» **AIM**
Please output exactly the lines of the material from the first through the line containing "# ---- wiring", and nothing more.
**********
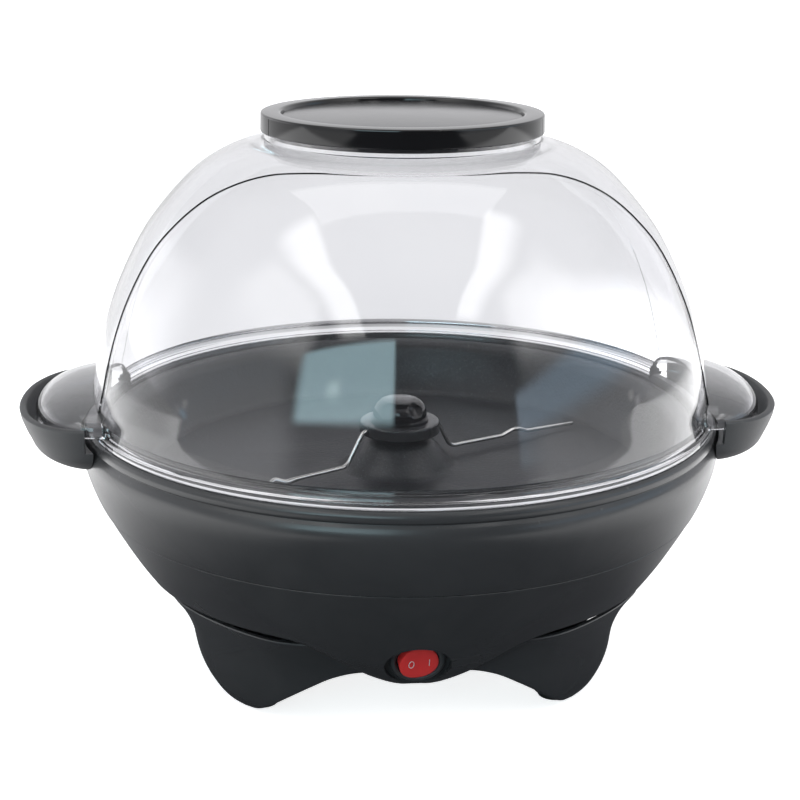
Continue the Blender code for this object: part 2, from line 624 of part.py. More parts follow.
SHAFT_TOP = F + 25.5
drive_shaft = lathe(
    "drive_shaft",
    [(0, SHAFT_TOP), (SHAFT_R - 0.5, SHAFT_TOP), (SHAFT_R, SHAFT_TOP - 0.6), (SHAFT_R, MOTOR_Z[0] + 5.8),
     (0, MOTOR_Z[0] + 5.8)],
    STEEL, steps=24,
)
shaft_flat = block("shaft_flat_cut", (SHAFT_R - 0.6, -5, F + 15.0), (SHAFT_R + 3, 5, SHAFT_TOP + 3))
cut(drive_shaft, shaft_flat)
lathe(
    "shaft_bush",
    [(BUSH_R, F + 16.2), (BUSH_R, F + 12.1), (BUSH_R + 2.4, F + 12.1), (BUSH_R + 2.4, F + 10.2),
     (BUSH_R, F + 8.0), (BORE_R, F + 8.0), (BORE_R, F + 16.2)],
    BRASS, steps=16, closed=True,
)

# ---- wiring ---------------------------------------------------------------------------------------

TERMINAL_AT = (44.0, 50.0, COVER_Z[1] + GAP)
terminal_block = block(
    "terminal_block", (TERMINAL_AT[0] - 11, TERMINAL_AT[1] - 8, TERMINAL_AT[2]),
    (TERMINAL_AT[0] + 11, TERMINAL_AT[1] + 8, TERMINAL_AT[2] + 12), CREAM,
)
for k in (-1, 1):
    cut(terminal_block, rod(
        f"terminal_bore_{k}", 2.0, -20, 20, steps=10,
        at=(TERMINAL_AT[0] + 5.0 * k, TERMINAL_AT[1], TERMINAL_AT[2] + 6), turn=(pi / 2, 0, 0),
    ))

# ---- switch ---------------------------------------------------------------------------------------

BEZEL_R = 11.8
ROCKER_R = 8.5
lathe(
    "switch_body",
    [
        (0, -6.4), (ROCKER_R + SLIDE, -6.4), (ROCKER_R + SLIDE, -0.4), (ROCKER_R + SLIDE + 0.3, 0.4),
        (BEZEL_R - 1.2, 0.4), (BEZEL_R, -0.4), (BEZEL_R, POCKET_FLOOR + GAP), (9.9, POCKET_FLOOR + GAP),
        (9.9, -15.0), (0, -15.0),
    ],
    BLACK_GLOSS, steps=24, at=SWITCH_AT, turn=SWITCH_TURN,
)
for k, x in enumerate((-4.6, 4.6)):
    block(f"switch_tab_{k + 1}", (x - 0.4, -2.4, -23.0), (x + 0.4, 2.4, -15.0 - GAP), BRASS)
    place(bpy.data.objects[f"switch_tab_{k + 1}"], at=SWITCH_AT, turn=SWITCH_TURN)

ROCKER_SWING = radians(9.0)      # tilt either side of the middle; at rest the right-hand side is in
ROCKER_PIVOT = -1.6              # pivot below the switch face, along the switch axis


def rocker_loops(count=28):
    """Round rocker whose face rises a little towards both ends of its swing, built about its pivot."""
    base, mid, edge, face = [], [], [], []
    for i in range(count):
        t = 2 * pi * i / count
        x, y = ROCKER_R * cos(t), ROCKER_R * sin(t)
        lift = 0.13 * abs(x)
        base.append((0.62 * x, 0.62 * y, -3.4))
        mid.append((x * 0.97, y * 0.97, -0.6))
        edge.append((x * 0.985, y * 0.985, 2.2 + lift))
        face.append((x * 0.90, y * 0.90, 2.9 + lift * 0.9))
    return [base, mid, edge, face]


switch_rocker = loft("switch_rocker", rocker_loops(), RED)
axis_turn = Matrix.Rotation(SWITCH_TURN[0], 4, "X")
pivot = Vector(SWITCH_AT) + axis_turn @ Vector((0, 0, ROCKER_PIVOT))
swing = Matrix.Rotation(ROCKER_SWING, 4, "Y")
switch_rocker.matrix_world = Matrix.Translation(pivot * MM) @ axis_turn @ swing

# ---- stirrer --------------------------------------------------------------------------------------

HUB_R = 18.4
HUB_Z = (F + 16.5, F + 21.7)
WIRE_R = 0.95
WIRE_Z = HUB_Z[0] + 2.6         # where the arms leave the hub
HUB_BORE = SHAFT_R + 0.25
stirrer_hub = lathe(
    "stirrer_hub",
    [
        (HUB_BORE, HUB_Z[1]), (HUB_R - 0.8, HUB_Z[1]), (HUB_R, HUB_Z[1] - 0.8), (HUB_R, HUB_Z[0]),
        (HUB_BORE, HUB_Z[0]),
    ],
    BLACK_SATIN, steps=32, closed=True,
)


def knob_loop(radius, z, flute, count=40, flutes=5):
    """A round outline with shallow finger flutes and a ridge towards the front."""
    loop = []
    for i in range(count):
        t = 2 * pi * i / count
        r = radius - flute * (0.5 - 0.5 * cos(flutes * (t + pi / 2))) ** 1.4
        loop.append((r * cos(t), r * sin(t), z))
    return loop


KNOB_R = 13.2
knob_base_z = HUB_Z[1] + GAP
stirrer_knob = loft(
    "stirrer_knob",
    [
        knob_loop(KNOB_R, knob_base_z, 0.0), knob_loop(KNOB_R, knob_base_z + 1.6, 0.0),
        knob_loop(KNOB_R - 0.5, knob_base_z + 2.6, 1.6), knob_loop(KNOB_R - 1.6, KNOB_TOP_Z - 4.0, 2.4),
        knob_loop(KNOB_R - 3.6, KNOB_TOP_Z - 1.2, 2.2), knob_loop(8.2, KNOB_TOP_Z, 0.8),
    ],
    BLACK_GLOSS,
)
knob_bore = rod("knob_bore", HUB_BORE, knob_base_z - 2, SHAFT_TOP + 0.8, steps=20)
cut(stirrer_knob, knob_bore)

WIRE_AZ = radians(30.5)          # direction of the long arm, from +X towards +Y
BORE_IN = HUB_R - 7.4            # inner end of each arm in its bore
ARM_ROOT = [(BORE_IN, WIRE_Z), (HUB_R + 1.2, WIRE_Z), (HUB_R + 3.0, WIRE_Z - 2.0)]
ARM_LONG = ARM_ROOT + [
    (HUB_R + 9.6, F + 5.5), (HUB_R + 12.1, F + 3.9), (60.0, F + 3.4), (67.0, F + 5.5), (71.0, F + 5.1),
    (75.0, F + 3.4), (104.5, F + 2.2),
]
ARM_SHORT = ARM_ROOT + [
    (HUB_R + 9.6, F + 6.1), (HUB_R + 12.1, F + 4.3), (50.0, F + 3.7), (61.0, F + 3.4), (67.0, F + 5.7),
    (71.0, F + 4.9), (76.5, F + 2.3),
]


def arm_points(arm, sign, hook=0.0):
    points = []
    for s, z in arm:
        side = hook * ramp(s, 66.0, 77.0)
        x = sign * s * cos(WIRE_AZ) - side * sin(WIRE_AZ)
        y = sign * s * sin(WIRE_AZ) + side * cos(WIRE_AZ)
        points.append((x, y, z))
    return points


for label, arm, sign, hook in (("long", ARM_LONG, 1, 0.0), ("short", ARM_SHORT, -1, -4.0)):
    points = arm_points(arm, sign, hook)
    wire(f"stirrer_wire_{label}", points, WIRE_R, STEEL)
    bore = rod(
        f"wire_bore_{label}", WIRE_R + 0.2, BORE_IN - 0.6, HUB_R + 12.0, steps=10,
        at=(0, 0, arm[0][1]), turn=(0, pi / 2, WIRE_AZ + (0 if sign > 0 else pi)),
    )
    cut(stirrer_hub, bore)

# ---- dome -----------------------------------------------------------------------------------------

DOME_REACH = BODY_R - 4.4 - NECK_R    # from the neck out to the dome's foot
DOME_LOW_Z = RIM_Z + 4.0
DOME_RISE = NECK_TOP_Z - 7.8 - DOME_LOW_Z
DOME_OUT = [  # outside of the dome from the neck down to its foot
    (NECK_R + DOME_REACH * out, DOME_LOW_Z + DOME_RISE * up)
    for out, up in (
        (0.0025, 1.0), (0.1815, 0.966), (0.3668, 0.8964), (0.5292, 0.7878), (0.6688, 0.6638),
        (0.7906, 0.5093), (0.882, 0.348), (0.9505, 0.1698), (1.0, 0.0),
    )
]
DOME_FOOT_Z = RIM_Z + GAP
FLANGE_R = BODY_R - 2.7


def inset(profile, distance):
    """Moves each profile point square to its neighbours' line, inwards."""
    moved = []
    for i, (r, z) in enumerate(profile):
        r0, z0 = profile[max(0, i - 1)]
        r1, z1 = profile[min(len(profile) - 1, i + 1)]
        length = ((r1 - r0) ** 2 + (z1 - z0) ** 2) ** 0.5
        moved.append((r - distance * (z0 - z1) / length, z - distance * (r1 - r0) / length))
    return moved


dome = lathe(
    "dome",
    [(0, NECK_TOP_Z), (NECK_R, NECK_TOP_Z), *DOME_OUT, (FLANGE_R - 0.4, RIM_Z + 3.0), (FLANGE_R, RIM_Z + 2.2),
     (FLANGE_R, DOME_FOOT_Z), (BODY_R - 8.3, DOME_FOOT_Z), (BODY_R - 8.3, RIM_Z - 1.6), (0, RIM_Z - 1.6)],
    CLEAR, steps=ROUND,
)
band_skin = inset(DOME_OUT, -1.1)
dome_band = lathe(
    "dome_band", [(0, band_skin[0][1] - 0.4), *band_skin[:-1], (0, band_skin[-2][1])], steps=ROUND
)
BAND_EDGE = [  # distance along X against half width
    (BODY_R * out, half) for out, half in (
        (0, NECK_R + 15.5), (0.153, NECK_R + 12.5), (0.292, 65), (0.404, 57), (0.515, 51), (0.598, 46),
        (0.682, 42.5), (0.779, 40), (0.877, 41), (1.044, 44),
    )
]
band_outline = [(x, -y) for x, y in BAND_EDGE] + [(x, y) for x, y in reversed(BAND_EDGE)]
band_outline += [(-x, y) for x, y in BAND_EDGE[1:]] + [(-x, -y) for x, y in reversed(BAND_EDGE[1:])]
band_prism = prism("dome_band_plan", band_outline, RIM_Z - 15.0, NECK_TOP_Z + 15.0)
boolean(dome_band, "INTERSECT", band_prism)
join(dome, dome_band)

EAR_A, EAR_B, EAR_H = HANDLE_A - 6.9, HANDLE_B - 5.0, 12.7
EAR_Z = RIM_Z + 4.0
EAR_FOOT_Z = RIM_Z + 1.6
QUARTER = [(sin(pi / 2 * k / 6), cos(pi / 2 * k / 6)) for k in range(7)]


def ear_profile(height, foot):
    return [(r, EAR_Z + height * c) for r, c in QUARTER] + [(1.0, foot), (0.0, foot)]


for side, sign in (("left", -1), ("right", 1)):
    shell = lathe(
        f"ear_shell_{side}", ear_profile(EAR_H, EAR_FOOT_Z), steps=28,
        at=(sign * HANDLE_X, 0, 0), scale=(EAR_A, EAR_B, 1),
    )
    join(dome, shell)
for side, sign in (("left", -1), ("right", 1)):
    hollow = lathe(
        f"ear_hollow_{side}", ear_profile(EAR_H - DOME_WALL, RIM_Z - 10.0), steps=28,
        at=(sign * HANDLE_X, 0, 0), scale=(EAR_A - DOME_WALL, EAR_B - DOME_WALL, 1),
    )
    cut(dome, hollow)
dome_inside = inset(DOME_OUT, DOME_WALL)
dome_hollow = lathe(
    "dome_hollow",
    [(0, NECK_TOP_Z + 20.0), (NECK_R - DOME_WALL, NECK_TOP_Z + 20.0),
     (NECK_R - DOME_WALL, dome_inside[0][1] - 1.0), *dome_inside[1:-1], (BODY_R - 9.7, RIM_Z + 3.4),
     (BODY_R - 9.7, RIM_Z - 15.0), (0, RIM_Z - 15.0)],
    steps=ROUND,
)
cut(dome, dome_hollow)

# ---- cap ------------------------------------------------------------------------------------------

PLUG_R = NECK_R - DOME_WALL - 0.5
CAP_EDGE_Z = CAP_TOP_Z - 8.2
RECESS_R = CAP_R - 9.6
lathe(
    "lid_cap",
    [
        (0, CAP_TOP_Z - 1.6), (RECESS_R, CAP_TOP_Z - 1.6), (RECESS_R + 0.6, CAP_TOP_Z - 0.2),
        (RECESS_R + 1.2, CAP_TOP_Z),
        (CAP_R - 0.9, CAP_TOP_Z), (CAP_R, CAP_TOP_Z - 0.9), (CAP_R, CAP_EDGE_Z), (NECK_R + SLIDE, CAP_EDGE_Z),
        (NECK_R + SLIDE, NECK_TOP_Z + GAP), (PLUG_R, NECK_TOP_Z + GAP), (PLUG_R, NECK_TOP_Z - 6.0),
        (PLUG_R - 2.0, NECK_TOP_Z - 6.0),
        (PLUG_R - 2.0, CAP_TOP_Z - 4.2), (0, CAP_TOP_Z - 4.2),
    ],
    BLACK_GLOSS, steps=ROUND,
)
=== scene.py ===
"""Looks of a stirring popcorn maker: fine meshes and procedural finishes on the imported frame.

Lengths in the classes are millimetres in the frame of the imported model: Z is up, the switch
faces -Y and the side handles lie along X. Meshes are written in metres.
"""

from __future__ import annotations

import bpy
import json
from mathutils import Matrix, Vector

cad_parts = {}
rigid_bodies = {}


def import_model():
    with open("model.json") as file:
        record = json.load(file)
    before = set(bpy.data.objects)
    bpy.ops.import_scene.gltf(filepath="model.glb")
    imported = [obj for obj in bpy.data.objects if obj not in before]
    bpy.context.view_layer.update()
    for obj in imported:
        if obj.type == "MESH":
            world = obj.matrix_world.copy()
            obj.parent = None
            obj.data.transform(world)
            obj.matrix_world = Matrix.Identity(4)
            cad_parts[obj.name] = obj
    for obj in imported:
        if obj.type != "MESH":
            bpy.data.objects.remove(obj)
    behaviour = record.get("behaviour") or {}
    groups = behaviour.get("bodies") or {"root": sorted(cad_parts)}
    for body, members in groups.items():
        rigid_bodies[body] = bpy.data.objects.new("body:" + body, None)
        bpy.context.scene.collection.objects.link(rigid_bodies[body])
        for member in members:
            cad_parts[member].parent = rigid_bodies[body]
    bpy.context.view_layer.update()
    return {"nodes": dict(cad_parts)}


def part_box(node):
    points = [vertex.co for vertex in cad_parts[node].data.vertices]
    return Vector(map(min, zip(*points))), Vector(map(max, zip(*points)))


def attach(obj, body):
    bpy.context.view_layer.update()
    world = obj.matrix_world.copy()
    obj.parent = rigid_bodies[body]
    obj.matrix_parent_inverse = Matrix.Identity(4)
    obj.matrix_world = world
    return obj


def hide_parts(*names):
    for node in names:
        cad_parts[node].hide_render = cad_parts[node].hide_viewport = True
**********
» **FINISHED EXERCISE**
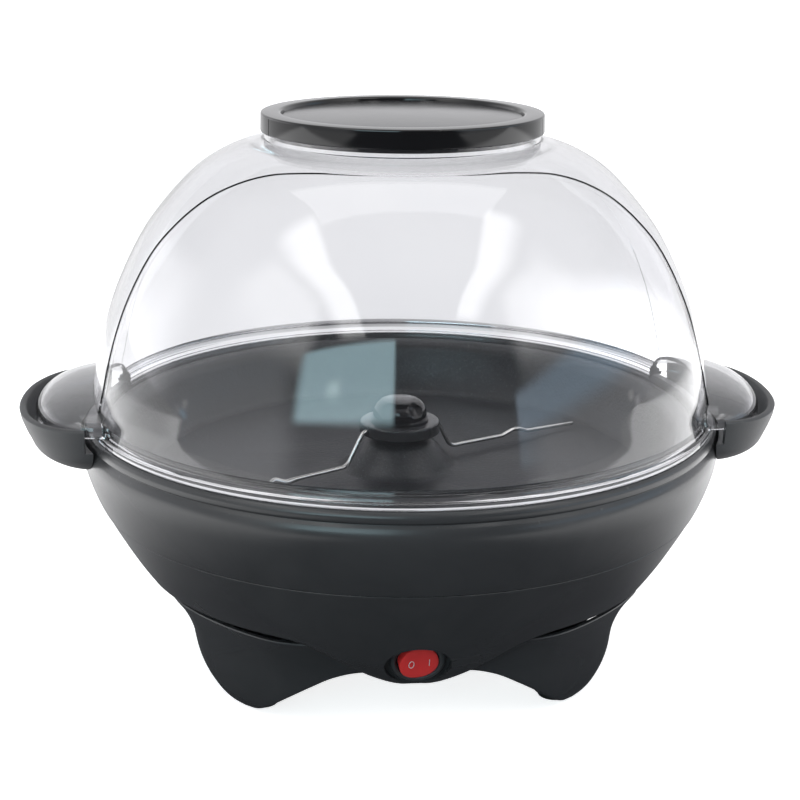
Continue the Blender code for this object: part 2, from line 624 of part.py. More parts follow.
SHAFT_TOP = F + 25.5
drive_shaft = lathe(
    "drive_shaft",
    [(0, SHAFT_TOP), (SHAFT_R - 0.5, SHAFT_TOP), (SHAFT_R, SHAFT_TOP - 0.6), (SHAFT_R, MOTOR_Z[0] + 5.8),
     (0, MOTOR_Z[0] + 5.8)],
    STEEL, steps=24,
)
shaft_flat = block("shaft_flat_cut", (SHAFT_R - 0.6, -5, F + 15.0), (SHAFT_R + 3, 5, SHAFT_TOP + 3))
cut(drive_shaft, shaft_flat)
lathe(
    "shaft_bush",
    [(BUSH_R, F + 16.2), (BUSH_R, F + 12.1), (BUSH_R + 2.4, F + 12.1), (BUSH_R + 2.4, F + 10.2),
     (BUSH_R, F + 8.0), (BORE_R, F + 8.0), (BORE_R, F + 16.2)],
    BRASS, steps=16, closed=True,
)

# ---- wiring ---------------------------------------------------------------------------------------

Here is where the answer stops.